Tagging Content for Interaction
1. Tag interactive moments
In the Admin CMS, open the content item and navigate to Interactive Moments:
| Field | Description | Example |
|---|---|---|
timestamp | Seconds from start | 720.5 |
character_name | Must match a ContentCharacter name | Doc Brown |
interaction_prompt | Text shown to user before they accept | Doc Brown wants to tell you something! |
dialogue_options | Quick-reply suggestions (optional) | ["How does the flux capacitor work?", "Can I come with you?"] |
scene_context | Sent to Claude for in-scene context | Doc Brown reveals the flux capacitor to Marty in the parking lot |
lipsync_video_url | Pre-rendered GCS URL (optional — falls back to real-time) | gs://bayit-plus/interactions/... |
After saving, run Analyze Placements to compute safe avatar zones for all moments.

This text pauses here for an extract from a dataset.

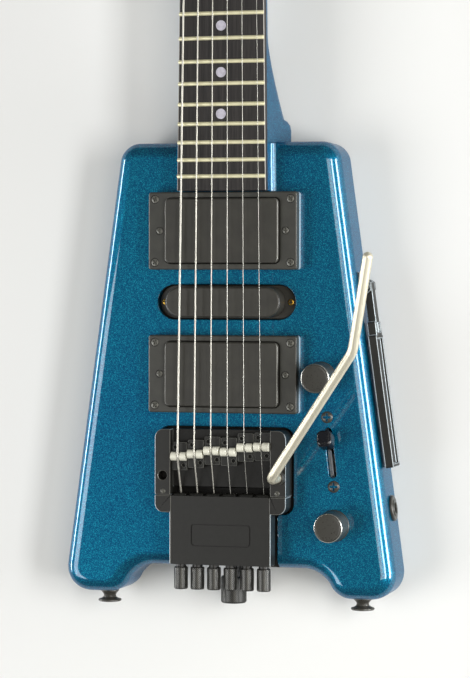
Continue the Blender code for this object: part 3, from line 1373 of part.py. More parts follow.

2. Register content characters
In Content Characters, add each character available for free-form dialogue:
| Field | Description |
|---|---|
character_name | Display name (e.g. Doc Brown) |
voice_id | ElevenLabs voice ID |
frame_url | GCS URL of a high-quality character still (Creatify uses this for lip-sync) |
personality | 2–3 word descriptor (e.g. eccentric, passionate, scientific) |
description | Full personality prompt for Claude |
movie_context | Character's role, key scenes, relationships with other characters |
3. Multi-character scenes
On any InteractiveMoment, set:
{
"characters": [
{ "name": "Marty McFly", "voice_id": "...", "frame_url": "..." },
{ "name": "Doc Brown", "voice_id": "...", "frame_url": "..." }
],
"allow_cross_character_reactions": true,
"max_active_characters": 2
}Credit Costs
| Action | Credits | Config key |
|---|---|---|
| Text message to character | 1 | CREDIT_RATE_VOD_INTERACTION_MESSAGE |
| Voice message to character | 1 | CREDIT_RATE_VOD_INTERACTION_MESSAGE |
| Multi-character response (reactions free) | 1 | CREDIT_RATE_VOD_INTERACTION_MESSAGE |
| Shared session message (charged to speaker) | 1 | CREDIT_RATE_VOD_INTERACTION_MESSAGE |
| Solo highlight reel | 25 | CREDIT_RATE_VOD_INTERACTION_REEL |
| Shared highlight reel (split equally) | 15 total | CREDIT_RATE_VOD_INTERACTION_SHARED_REEL |
A typical 90-minute session with 5 voice exchanges: 5 credits + reel generation.
Technical Constraints
| Constraint | Value | Reason |
|---|---|---|
| Max voice audio chunk | 500 KB | Backend config VOD_INTERACTION_MAX_AUDIO_CHUNK_BYTES |
| Voice session silence timeout | 30 s | Config VOD_INTERACTION_VOICE_TIMEOUT_SECONDS |
| Max voice exchanges per session | 10 | Rate limiting |
| Turn timeout in Watch Party | 45 s | Config VOD_INTERACTION_TURN_TIMEOUT_SECONDS |
| Max shared session participants | 4 | Config VOD_INTERACTION_MAX_SHARED_PARTICIPANTS |
| Max characters per moment | 3 | Config VOD_INTERACTION_MAX_CHARACTERS_PER_MOMENT |
| Character reaction probability | 40% | Config VOD_INTERACTION_REACTION_PROBABILITY |
| Target end-to-end voice latency | < 5 s | Whisper + Claude + ElevenLabs + Creatify pipeline |
Consent Requirements
Voice interaction requires the VOICE_INTERACTION biometric consent type to be active for the profile. Text input is always available without additional consent.
See Biometric Consent for the full consent flow.